African Americans in Alabama or Black Alabamians are residents of the state of Alabama who are of African American ancestry. They have a history in Alabama from the era from before statehood through the American Civil War, the emancipation, the Reconstruction era, a resurgence of white supremacy with the Ku Klux Klan and Jim Crow laws, the Civil Right movement, and into recent decades. According to the 2020 Census, approximately 25.8% of Alabama's population is African American.

African Americans are Americans of African descent. People of African descent first arrived in Alabama as apart of the Spanish conquest of La Florida (which included Alabama) in the 16th century. The first documented Africans in Alabama arrived with Hernando de Soto. After the Spanish San Franciscans arrived in St. Augustine, Florida in 1573, they started moving northward and eastward into the Alabama area. The majority of African slaves were brought to Alabama during the slave trade, and existed in Alabama even before it became a state in 1819.

In 1814, African Americans from Alabama fought alongside Creek Indians at the "Battle of Enchanachaca" in Alabama where U.S military officers described them as their “most desperate foe”.

In 1860 the last documented slave ship the Clotilda arrived in Mobile Bay, Alabama, with 110 African captives from the Kingdom of Dahomey in West Africa.

William V. Chambliss (1866–1928) was a businessman and farmer in Macon County who served on the agriculture faculty at Tuskegee Institute (now Tuskegee University); he was the wealthiest African Americans living in Alabama in the 1920s.

In 1890, The Penny Savings Bank, the first black-owned and black-operated financial institution in Alabama, was founded by William R. Pettiford.

In 1997, the 19,077 businesses owned by black people in Alabama generated around $1 billion in revenue and employed 13,232 people. Businesses owned by black people made up 6.7% of all non-farm businesses in Alabama placing Alabama ninth in the United States for the percentage of black businesses.

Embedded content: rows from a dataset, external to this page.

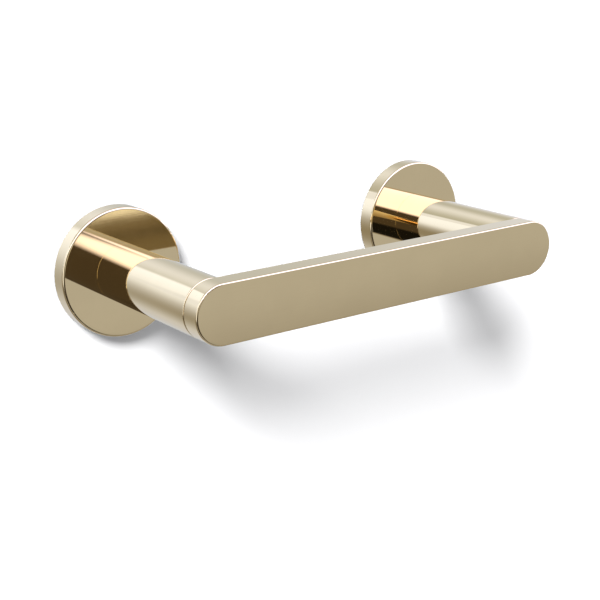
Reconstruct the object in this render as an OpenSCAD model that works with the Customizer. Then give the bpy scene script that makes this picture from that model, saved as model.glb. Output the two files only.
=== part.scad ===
// Wall-mounted toilet paper holder: two round posts on round covers carry a flat bar.
// The bar turns on the left post and lifts off the rest pin of the right post, so a roll slides on.
// +X is to the right, +Y points into the wall, +Z is up. The wall is the plane y = 0.

/* [Overall] */
// Distance between the centres of the two posts
post_centres = 164; // [150:1:220]
// Distance from the wall to the front face of the bar
reach = 87; // [80:1:110]
// How far the bar lifts, in degrees
swing = 100; // [70:1:110]

/* [Covers] */
// Diameter of each round wall cover
cover_d = 56.6; // [56:0.2:70]
// Thickness of each wall cover
cover_t = 8; // [6.6:0.1:9]
// Radius of the rounded front edge of a cover
cover_edge_r = 1; // [0.4:0.1:1.5]
// Vertical distance between the two wall screws of one plate
screw_pitch = 37; // [36:1:37]
// Diameter of a wall screw hole
screw_hole_d = 5; // [4:0.5:5]

/* [Posts] */
// Outer diameter of a post
post_d = 25; // [25:1:27]
// Wall thickness of a post tube
post_wall = 2; // [1.5:0.5:2]
// Gap between the end of a post and the back of the bar
parting = 0.4; // [0.3:0.05:0.6]
// Radius of the rounded front edge of a post
post_edge_r = 0.5; // [0.2:0.1:0.8]

/* [Bar] */
// Thickness of the bar from front to back
bar_t = 9.2; // [9:0.1:14]
// Radius of the rounded front edge of the bar
bar_edge_r = 0.8; // [0.3:0.1:1.5]
// Chamfer on the back edge of the bar
bar_back_chamfer = 0.3; // [0.1:0.1:0.6]

/* [Hidden] */
$fn = 96;

LEFT = -1;
RIGHT = 1;
eps = 1;             // overshoot of a cutting tool past the face it cuts
slip = 0.05;         // radial gap between parts that are pushed or screwed together
run = 0.04;          // gap between parts that turn against each other

cover_r = cover_d / 2;
post_r = post_d / 2;
tube_r = post_r - post_wall;
post_end = reach - bar_t - parting;
bar_back = reach - bar_t;

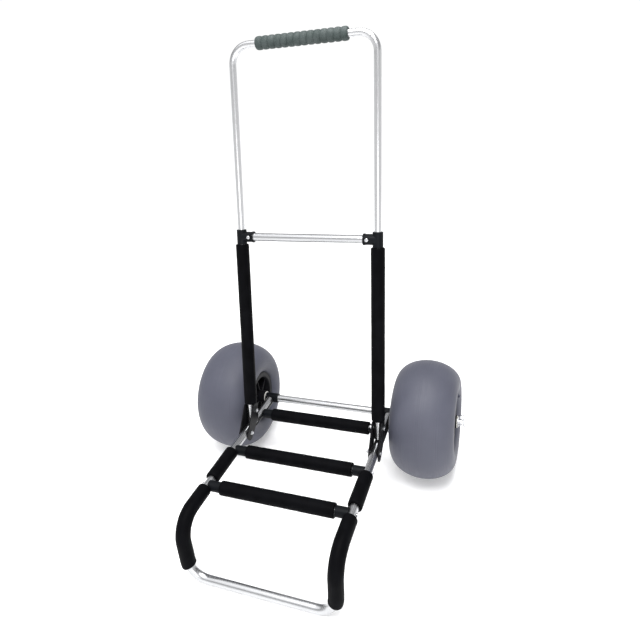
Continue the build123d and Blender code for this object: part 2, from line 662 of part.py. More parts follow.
def make_top_fitting():
    """Moulded tee that joins an upright to the crossbar and guides the handle leg."""
    with BuildPart() as fitting:
        sleeve = lean_plane(RAIL_X, UPRIGHT_BEHIND, TOP_FITTING_FOOT)
        round_bar(sleeve, TOP_FITTING_R, TOP_FITTING_HEAD - TOP_FITTING_FOOT)
        fillet(fitting.edges().filter_by(GeomType.CIRCLE), 0.8)
        y, z = back_point(0, UPRIGHT_BEHIND, CROSSBAR_UP)[1:]
        socket = across_plane(TOP_SOCKET_INNER, y, z)
        round_bar(socket, TOP_SOCKET_R, RAIL_X - TOP_SOCKET_INNER)
        round_bar(socket, TOP_SOCKET_R + 1.2, 4)
        bush_head = UPRIGHT_HEAD + 0.2 + BUSH_FLANGE + 0.1
        round_bar(sleeve, SLEEVE_BORE_R, bush_head - TOP_FITTING_FOOT, Mode.SUBTRACT)
        round_bar(sleeve, HANDLE_R + 0.3, TOP_FITTING_HEAD - TOP_FITTING_FOOT, Mode.SUBTRACT)
        round_bar(socket, SLEEVE_BORE_R, CROSSBAR_HALF + 0.3 - TOP_SOCKET_INNER, Mode.SUBTRACT)
        round_bar(rivet_plane(), RIVET_SHANK_R + 0.1, 6, Mode.SUBTRACT)
    save_pair(fitting.part, "top_fitting")


def rivet_plane():
    """The seat of a rivet on the front of a crossbar socket, facing into the socket."""
    y, z = back_point(0, UPRIGHT_BEHIND - TOP_SOCKET_R - 0.2, CROSSBAR_UP)[1:]
    return Plane(origin=(RIVET_X, y, z), z_dir=(0, LEAN_COS, -LEAN_SIN))


def make_upper_crossbar():
    with BuildPart() as crossbar:
        y, z = back_point(0, UPRIGHT_BEHIND, CROSSBAR_UP)[1:]
        with BuildSketch(across_plane(-CROSSBAR_HALF, y, z)):
            Circle(TUBE_R)
            Circle(TUBE_BORE_R, mode=Mode.SUBTRACT)
        extrude(amount=2 * CROSSBAR_HALF)
        right = rivet_plane()
        left = Plane(origin=(-RIVET_X, right.origin.Y, right.origin.Z), z_dir=right.z_dir)
        for seat in (left, right):
            round_bar(seat, RIVET_SHANK_R + 0.1, 6, Mode.SUBTRACT)
    save(crossbar.part, "upper_crossbar")

    with BuildPart() as rivet:
        round_bar(rivet_plane(), RIVET_SHANK_R, 5.5)
        round_bar(rivet_plane().offset(-2.2), RIVET_HEAD_R, 2.2)
        rims = rivet.edges().filter_by(GeomType.CIRCLE)
        fillet(rims.filter_by(lambda rim: rim.radius > RIVET_HEAD_R - 0.1).sort_by(Axis.Y)[0], 1.4)
    save_both(rivet.part, "crossbar_rivets")


def make_slide_bush():
    """Nylon bush in the top of an upright, in which the handle leg slides."""
    with BuildPart() as bush:
        foot = lean_plane(RAIL_X, UPRIGHT_BEHIND, BUSH_FOOT)
        round_bar(foot, TUBE_BORE_R - 0.05, UPRIGHT_HEAD - BUSH_FOOT + 0.2)
        round_bar(foot.offset(UPRIGHT_HEAD - BUSH_FOOT + 0.2), TUBE_R - 0.2, BUSH_FLANGE)
        round_bar(foot, RUNNING_BORE_R, UPRIGHT_HEAD - BUSH_FOOT + 0.2 + BUSH_FLANGE, Mode.SUBTRACT)
    save_pair(bush.part, "slide_bush")


# ================================================================ handle
def make_handle():
    with BuildPart() as handle_tube:
        with BuildLine(back_face_plane()) as route:
            FilletPolyline(
                (-RAIL_X, HANDLE_FOOT),
                (-RAIL_X, HANDLE_UP),
                (RAIL_X, HANDLE_UP),
                (RAIL_X, HANDLE_FOOT),
                radius=HANDLE_CORNER_R,
            )
        with BuildSketch(lean_plane(-RAIL_X, UPRIGHT_BEHIND, HANDLE_FOOT)):
            Circle(HANDLE_R)
            Circle(HANDLE_BORE_R, mode=Mode.SUBTRACT)
        sweep(path=route.wire())
    save(handle_tube.part, "handle_tube")

    with BuildPart() as handle_grip:
        y, z = back_point(0, UPRIGHT_BEHIND, HANDLE_UP)[1:]
        with BuildSketch(across_plane(-GRIP_HALF, y, z)):
            Circle(GRIP_R)
            Circle(HANDLE_R + 0.1, mode=Mode.SUBTRACT)
        extrude(amount=2 * GRIP_HALF)
        rims = handle_grip.edges().filter_by(GeomType.CIRCLE)
        fillet(rims.filter_by(lambda rim: rim.radius > GRIP_R - 0.1), 3.0)
    save(handle_grip.part, "handle_grip")

    with BuildPart() as guide:
        head = lean_plane(RAIL_X, UPRIGHT_BEHIND, HANDLE_FOOT - GUIDE_HEAD_LENGTH)
        round_bar(head, GUIDE_R, GUIDE_HEAD_LENGTH - 0.2)
        round_bar(head, HANDLE_BORE_R - 0.1, GUIDE_HEAD_LENGTH + GUIDE_SHANK_LENGTH)
    save_both(guide.part, "handle_leg_guides")


def main():
    os.makedirs("parts", exist_ok=True)
    make_base_frame()
    for name, distance, drop in CROSS_MEMBERS:
        make_cross_member(name, distance, drop)
    make_saddle_screws()
    make_rail_pad()
    make_toe_pad()
    make_axle()
    make_axle_fitting()
    make_axle_washers()
    make_wheel_clip()
    make_tyre()
    make_hub_shell(1, "hub_outer_shell")
    make_hub_shell(-1, "hub_inner_shell")
    make_hub_screws()
    make_hub_bushes()
    make_valve()
    make_upright()
    make_pivot_bracket()
    make_bracket_fasteners("pivot", 0, 0)
    make_bracket_fasteners("bracket", UPRIGHT_BEHIND, BRACKET_BOLT_UP)
    make_top_fitting()
    make_upper_crossbar()
    make_slide_bush()
    make_handle()


main()
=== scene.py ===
import json
from math import cos, pi, radians, sin, sqrt, tan

import bpy
from mathutils import Matrix, Vector, noise


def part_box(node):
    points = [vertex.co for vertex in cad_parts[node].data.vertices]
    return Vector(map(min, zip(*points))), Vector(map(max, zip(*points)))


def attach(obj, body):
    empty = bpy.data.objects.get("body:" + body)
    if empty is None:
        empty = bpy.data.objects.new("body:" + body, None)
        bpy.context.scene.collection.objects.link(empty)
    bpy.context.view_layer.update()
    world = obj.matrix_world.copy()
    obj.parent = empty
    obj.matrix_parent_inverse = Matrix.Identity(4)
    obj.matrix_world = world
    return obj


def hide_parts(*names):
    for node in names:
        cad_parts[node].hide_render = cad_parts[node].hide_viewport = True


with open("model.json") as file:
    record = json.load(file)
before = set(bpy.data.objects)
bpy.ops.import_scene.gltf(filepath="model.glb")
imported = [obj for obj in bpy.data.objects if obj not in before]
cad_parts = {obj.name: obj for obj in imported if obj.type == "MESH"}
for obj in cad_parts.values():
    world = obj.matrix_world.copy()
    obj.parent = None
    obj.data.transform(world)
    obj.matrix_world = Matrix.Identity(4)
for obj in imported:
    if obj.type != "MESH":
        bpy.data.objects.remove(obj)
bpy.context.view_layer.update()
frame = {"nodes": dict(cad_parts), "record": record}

# ---------------------------------------------------------------- sizes of the built pieces
X, Y, Z = 0, 1, 2


def middle(node, axis):
    """The middle of a CAD node along an axis, to a tenth of a millimetre."""
    low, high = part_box(node)
    return round((low[axis] + high[axis]) / 2, 4)


def half_size(node, axis):
    """Half of a CAD node's size along an axis, from its size to a tenth of a millimetre."""
    low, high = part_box(node)
    return round(high[axis] - low[axis], 4) / 2


# Read from the frame.
AXLE_Y = middle("axle_rod", Y)
AXLE_Z = middle("axle_rod", Z)
RAIL_X = middle("rail_pad_right", X)
FOAM_R = half_size("rail_pad_right", X)
CROSS_PAD_HALF = half_size("cross_pad_rear", X)
WHEEL_X = middle("tyre_right", X)
WHEEL_R = AXLE_Z
TYRE_HALF_WIDTH = half_size("tyre_right", X)
GRIP_R = half_size("handle_grip", Y)
GRIP_HALF = half_size("handle_grip", X)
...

In 2010, 15% of white Alabamians, which was 487,100, were in poverty while 37% of black Alabamians were in poverty, which was 457,900. In 2013, the median household income in Alabama was $42,849, the average white household income was $49,465 while the black household income was $29,210. The national median household income was $52,250, the average white household income was $55,867 while the black household income was $34,815.